Well, it is time that this parliament started standing up for these precious marine areas. Where these big multinational oil companies want to drill is right smack bang in the middle of a whale sanctuary—smack bang in the middle of an area that is meant to be a Commonwealth marine park protecting our fishing industries and protecting our tourism industry. But all of that would be put at risk if big oil, big multinational companies like Chevron, got their way. It is time that this parliament started to stand by the previous obligations of the Commonwealth Marine Park, an area that is meant to be protected, and do something to ensure that this national treasure is kept free of a disaster such as what we saw in the Gulf of Mexico. The Gulf of Mexico has been devastated—marine life killed, local jobs devastated—because of BP's oil mess there.

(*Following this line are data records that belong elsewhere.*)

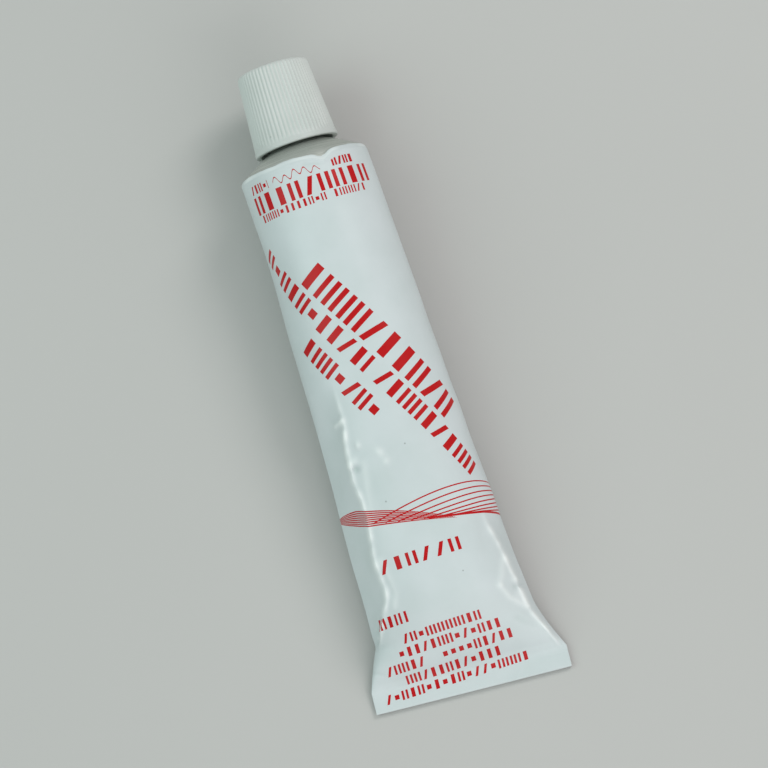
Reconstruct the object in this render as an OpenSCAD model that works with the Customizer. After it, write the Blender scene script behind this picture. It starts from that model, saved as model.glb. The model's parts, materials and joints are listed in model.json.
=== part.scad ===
// A filled, sealed metal squeeze tube that lies on its back, with its tapered screw cap on.
// Millimetres. Z is up, the cap is at +Y, and the floor is at Z = 0.

/* [Sleeve] */
// Diameter of the sleeve at its round end
tube_d = 30; // [24:1:40]
// Length from the shoulder's edge to the folded end
body_len = 126; // [105:1:160]
// How far each edge of the flattened end stops short of half the girth
edge_tuck = 0.85; // [0:0.05:1.5]
// How much of the splay of the flat end the belly already has
belly_share = 0.47; // [0.3:0.01:0.6]
// How evenly the belly widens along the body, where 1 is a straight taper
belly_rate = 1.6; // [1:0.1:2.5]
// Roundness of the belly's section, where 1 is an ellipse and less is boxier
belly_round = 0.8; // [0.65:0.05:1]
// Length over which the filled body comes down to the folded end
close_len = 36; // [26:1:50]
// Length over which the left edge splays to the folded end
left_flare_len = 10; // [7:0.5:18]
// Length over which the right edge splays to the folded end
right_flare_len = 11.5; // [7:0.5:18]
// How late the right edge splays, where 1 is a straight splay
right_flare_rate = 1.5; // [1:0.1:2]

/* [Creases] */
// Width of the flattened panel along the left side
left_panel_w = 6; // [0:0.5:8]
// Where the left panel starts, measured from the shoulder
left_panel_start = 50; // [30:1:70]
// Width of the flattened panel along the right side
right_panel_w = 2.6; // [0:0.2:5]
// Where the right panel starts, measured from the shoulder
right_panel_start = 84; // [60:1:90]
// Length over which a panel fades in or out
panel_fade = 14; // [8:1:20]

/* [Folded end] */
// Width of the folded strip
fold_w = 5; // [3:0.5:8]
// Thickness of the two sheets pressed together
layer_t = 0.3; // [0.2:0.05:0.5]
// Space left between two layers of the fold
layer_gap = 0.1; // [0.05:0.05:0.2]
// Number of layers in the folded strip
layers = 3; // [2:1:4]
// Angle by which the folded end is off square
tail_skew = 4; // [0:0.5:6]

/* [Shoulder and neck] */
// Slope of the shoulder cone
shoulder_slope = 30; // [20:1:35]
// Radius of the rounded edge between sleeve and shoulder
edge_r = 1.5; // [0.5:0.1:2.5]
// Radius of the hollow corner at the foot of the neck
root_r = 0.8; // [0.4:0.1:1.2]
// Diameter of the neck below its thread
neck_d = 10; // [8:0.5:12]
// Height of the thread on the neck
thread_h = 0.6; // [0.4:0.05:0.8]
// Diameter of the sealed mouth's recess
mouth_d = 6.4; // [4:0.2:7]
// Depth of the sealed mouth's recess
mouth_depth = 0.8; // [0.3:0.1:1.5]

/* [Cap] */
// Diameter of the cap at its rim
cap_base_d = 19.6; // [19:0.2:23]
// Diameter of the cap below its rounded top edge
cap_top_d = 16.8; // [16:0.2:18.6]
// Height of the cap
cap_h = 19.2; // [18:0.2:24]
// Radius of the cap's rounded top edge
cap_edge_r = 1; // [0.5:0.1:1.4]
// Height of the plain band at the cap's rim
lip_h = 1; // [0.5:0.1:2]
// How far the plain band stands proud of the fluted wall
lip_out = 0.15; // [0.05:0.05:0.4]
// Clearance between the cap's rim and the shoulder cone
rim_clear = 1.45; // [0.5:0.05:3]
// Thickness of the cap's outer wall
cap_wall = 1.1; // [0.9:0.05:1.3]
// Thickness of the wall of the threaded sleeve in the cap
socket_wall = 1.1; // [0.8:0.1:1.4]
// Clearance between the neck's thread and the cap's socket
thread_clear = 0.3; // [0.2:0.05:0.5]
// Depth of the threaded socket
socket_depth = 11; // [9:0.5:12]
// Clearance between the socket's mouth and the shoulder cone
socket_lift = 0.7; // [0.4:0.05:1.5]
// Thickness of the web that closes the socket
web_t = 1.4; // [1:0.1:2]
// Number of flutes round the cap
flute_count = 58; // [36:2:64]
// Radius of the tool that cuts a flute
flute_r = 0.36; // [0.25:0.01:0.4]
// Depth of a flute
flute_depth = 0.24; // [0.1:0.02:0.3]
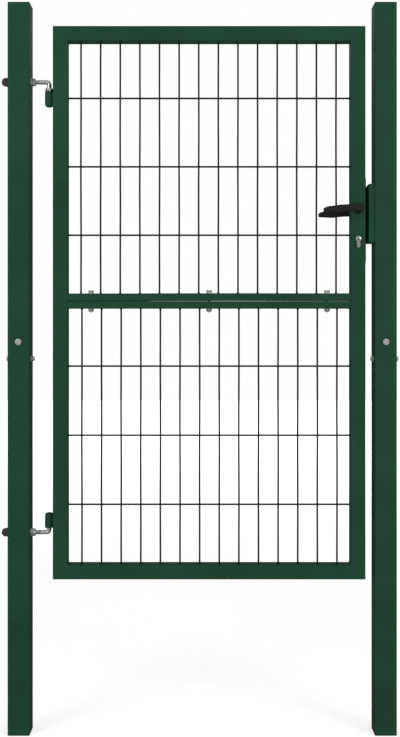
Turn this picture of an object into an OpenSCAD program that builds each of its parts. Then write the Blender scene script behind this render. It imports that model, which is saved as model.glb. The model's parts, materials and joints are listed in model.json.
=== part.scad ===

Chevron wants to put our spectacular marine park at risk, and if they are given approval there will be several other companies lining up behind them. What is the point of having a marine protected area, a Commonwealth marine park, if you are just going to let big oil come in and drill willy-nilly? The bight is an essential sanctuary for our southern right whales and a feeding ground for threatened sea lions, sharks, tuna and migratory sperm whales we cannot afford to put that at risk. South Australians do not support opening up the Great Australian Bight to big foreign oil companies, and it is time this parliament stood up for the area and for our local communities. That is why, when we get to the committee stage of this bill, I will be moving an amendment to say that we cannot allow the drilling of oil to occur in what is meant to be a marine protected area, a Commonwealth marine park, a whale sanctuary. It is too precious to put at risk. Our tourism jobs in South Australia, our fishing jobs in South Australia are too precious and too important to our state's economy to be put at risk so that a foreign oil company can rack up some more profit. We know that the South Australian community will miss out. It is time that South Australian MPs and senators in this place do the right thing and tell big oil to bugger off.